When it comes to 'canon' in a superhero franchise, I tend to a lay a lot of emphasis on what's the material that adaptations tend to focus on, or which the source material itself keeps trying to regurgitate - which I feel is very close to how ATSV presented 'canon' events in a meta way. And if you think about it, most Spider-Man adaptations tend to be a take on the Lee/Dikto/Romita eras, with a few elements from later eras making it in - namely the Peter-MJ relationship/marriage and Venom.

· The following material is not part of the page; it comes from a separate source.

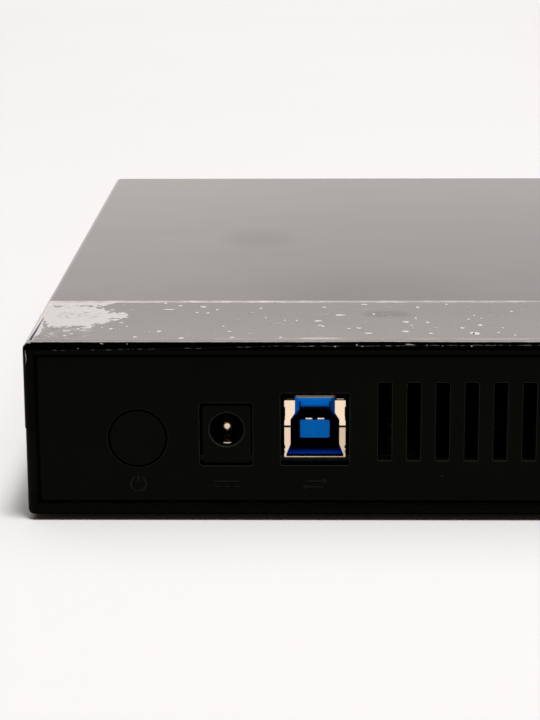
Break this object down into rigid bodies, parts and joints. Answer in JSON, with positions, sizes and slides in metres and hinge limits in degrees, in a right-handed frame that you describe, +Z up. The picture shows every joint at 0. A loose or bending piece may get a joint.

If you look at what the pop-culture perception of Spider-Man is, there's very little from after the introduction of Venom that really resonates. Carnage (but I don't think he's ever been as popular as Venom). Spider-Man being an Avenger (which is still far from being an 'iconic' status quo for the character, and is really something more external to the Spider-Man mythos). Miles Morales, arguably (and even he's a take on the Lee/Dikto/Romita Spider-Man with a new diverse lead). The whole concept of a Spider-Verse and multiple versions of the character, which is mainly down to the Spider-Verse movies, and is again less about 'canon' and more about how we get endless variations of the Spider-Man canon from the 60's to the 80's (or maybe the 90's).
Not a bad take either!
Funnily enough, all three of these series were my first exposure to Spider-Man comics after watching the first film!
I can agree with this. They definitely treat Miles as Peter's ally and the Spider-Women just sort of do their own thing. I was mostly just commenting on the idea that there are a ton of Spider-Men now, and while on a multiversal scale that's true, in Peter's home universe it's realy just the girls and Miles, and the girls have always been there.